Blood Mountain: 221A, Vancouver, 2013

Curated on behalf of Blood Mountain Foundation

Bathroom entrance | Dennis Ha, 2013

The project consists of a 115 square-foot (10.6 square metre) bathroom redevelopment in Chinatown, which is one of the last frontiers for inner-city development in Vancouver. In the past the location has served as a restroom for a parking lot, factory, retail store, residential accommodation and since 2010, as the location of 221A’s 23 artist-studio spaces.


The project’s purpose is to examine the role of renovation as a form of cultural remembrance, healing and transformation. In the context of Vancouver’s rapid redevelopment as a vertical, high-density urban environment where existing older buildings and multi-cultural histories are often eradicated under the banner of urban regeneration, the renovation consciously deliberates taking the position of a pseudo-historical shrine, interpreting existing space and collective memory.
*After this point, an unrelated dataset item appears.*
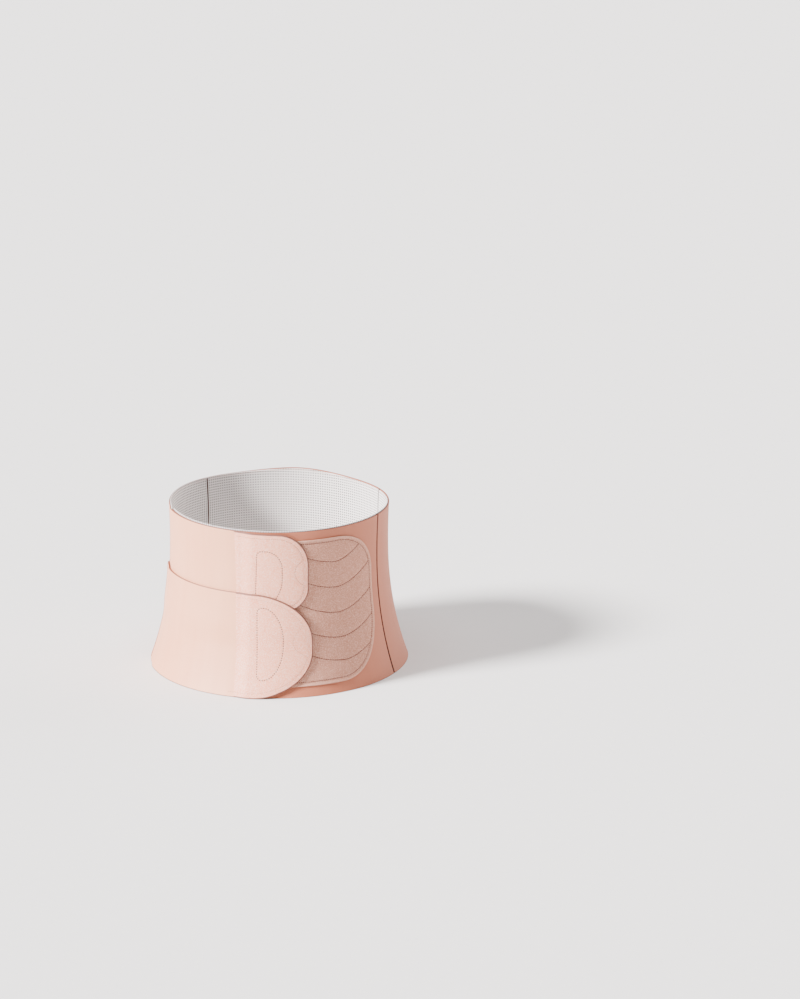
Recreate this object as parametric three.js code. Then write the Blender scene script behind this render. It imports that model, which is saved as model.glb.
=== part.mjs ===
import * as THREE from 'three';

// A wrap-round abdominal binder, closed round an empty waist and standing on its hem.
// Millimetres and degrees, +Z up. The front faces -Y. Angles run counter-clockwise seen
// from above: 0 is the wearer's left side (+X), 90 the middle of the back, -90 the middle
// of the front. Offsets are measured outward from the outer face of the body wall.

// Overall form
const HEIGHT = 210;
const BACK_RISE = 5;
const BACK_RISE_SPREAD = 23;
const WAIST_HALF_WIDTH = 140;
const WAIST_BELOW_RIM = 50;
const HEM_FLARE = 26;
const RIM_FLARE = 1.4;
const FLARE_CURVE = 2.2;
const HEM_FRONT_DEPTH = 181.5;
const RIM_FRONT_DEPTH = 147;
const HEM_BACK_DEPTH = 165;
const RIM_BACK_DEPTH = 130;

// Fabric thicknesses, the clearance beside and behind each piece, and the one under
// a layer that lies on another
const FABRIC = 1.4;
const LINING = 1.0;
const PLUSH_END = 2.0;
const LOOP_PAD = 1.0;
const HOOK_PAD = 0.8;
const GAP = 0.3;
const LAY = 0.5;

// Edges: how far the lining shows above the outer fabric in front, how far it stops
// short of it behind, and how far it and the seams are held up from the hem
const LINING_SHOWS = 1.5;
const LINING_DROP = 1.2;
const LINING_HEM = 1.5;

// Seams between the panels
const SEAM_WIDTH = 1.4;
const SEAM_RIGHT_FRONT = -14.5;
const SEAM_RIGHT_BACK = 34;
const SEAM_LEFT_BACK = 144.3;
const SEAM_LEFT_FRONT = 194.5;

// The wing under the tabs: its free end, and the length over which the tabs climb onto it
const UNDERLAP_END = -152;
const CLIMB = 18;

// The two closing tabs
const LOWER_TAB_HIGH = 129.5;
const TAB_OVERLAP = 25;
const OVERLAP_RISE = 32;
const PLUSH_JOINT_RIM = -100.5;
const PLUSH_JOINT_HEM = -96.5;
const LEAN_SPREAD = 24;
const UPPER_TIP = -62;
const UPPER_TIP_DROP = 2.5;
const UPPER_CORNER_LENGTH = 38;
const UPPER_CORNER_TOP = 42;
const UPPER_CORNER_BOTTOM = 31;
const LOWER_TIP = -60.7;
const LOWER_CORNER_LENGTH = 74;
const LOWER_CORNER_TOP = 61;
const LOWER_CORNER_BOTTOM = 59;

// Loop pad on the underlap
const PAD_LEFT = -90;
const PAD_RIGHT = -21.3;
const PAD_TOP_MARGIN = 12.5;
const PAD_BOTTOM_MARGIN = 13;
const PAD_CORNER_LENGTH = 61;
const PAD_CORNER_TOP = 55;
const PAD_CORNER_BOTTOM = 80;

// Hook pads inside the tab ends
const HOOK_WIDTH = 33;
const HOOK_SETBACK = 36;
const HOOK_EDGE_MARGIN = 20;
const HOOK_CORNER_LENGTH = 22;
const HOOK_CORNER_HEIGHT = 29;
const HIDDEN_CORNER = 6;

// Fineness of the faceted surfaces
const COLUMN_STEP = 5;
const BODY_ROWS = 12;
const TAB_ROWS = 8;
const UPPER_TAB_ROWS = 7;
const HOOK_ROWS = 6;
const PAD_ROWS = 10;
const CORNER_STEP = 7;

const { lerp, smoothstep, clamp } = THREE.MathUtils;
const RADIANS = Math.PI / 180;
const DEGREES_PER_MM = 1 / (WAIST_HALF_WIDTH * RADIANS);
const UPPER_TAB_LOW = LOWER_TAB_HIGH - TAB_OVERLAP;
const WAIST_HEIGHT = HEIGHT - WAIST_BELOW_RIM;
const TURN = 360;
const BACK = 90;
const FRONT = -90;

// Colour, roughness and metalness of each finish
const FINISHES = {
  fabric: [0xdfb6a6, 0.75],
  tab: [0xecd0c4, 0.75],
  plush: [0xe6c8bc, 0.95],
  loop: [0xc4a091, 0.97],
  lining: [0xdcd8d8, 0.9],
  hook: [0xcdb4a6, 0.8],
  seam: [0x6a4a40, 0.9],
};

function finish(name) {
  const [color, roughness] = FINISHES[name];
  return new THREE.MeshStandardMaterial({ color, roughness, metalness: 0 });
}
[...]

Pre-renovation bathroom at 221A | © 221A, 2013
Pre-renovation bathroom at 221A | © Blood Mountain, 2013
Bathroom renovation in progress | © Blood Mountain, 2013

In drawing a parallel between renovation and translation, Walter Benjamin noted: “It is the task of the translator to release in his own language that pure language that is under the spell of another, to liberate the language imprisoned in a work in his re-creation of that work.”  – Illuminations: Essays and reflections, 1923

The renovation is led by Tom Sloan, industrial designer and Blood Mountain co-founder and director. It is a continuation of Blood Mountain’s ongoing research and production-based project, Renovating the New World, which launched in Australia with a bathroom renovation in August 2013.

Bathroom Makeover or Post Socialist Pre-Displacement Pseudo-Historical Shrine is part of the exhibition and public programme, Blood Mountain at 221A (03 December 2013 – 18 January 2014).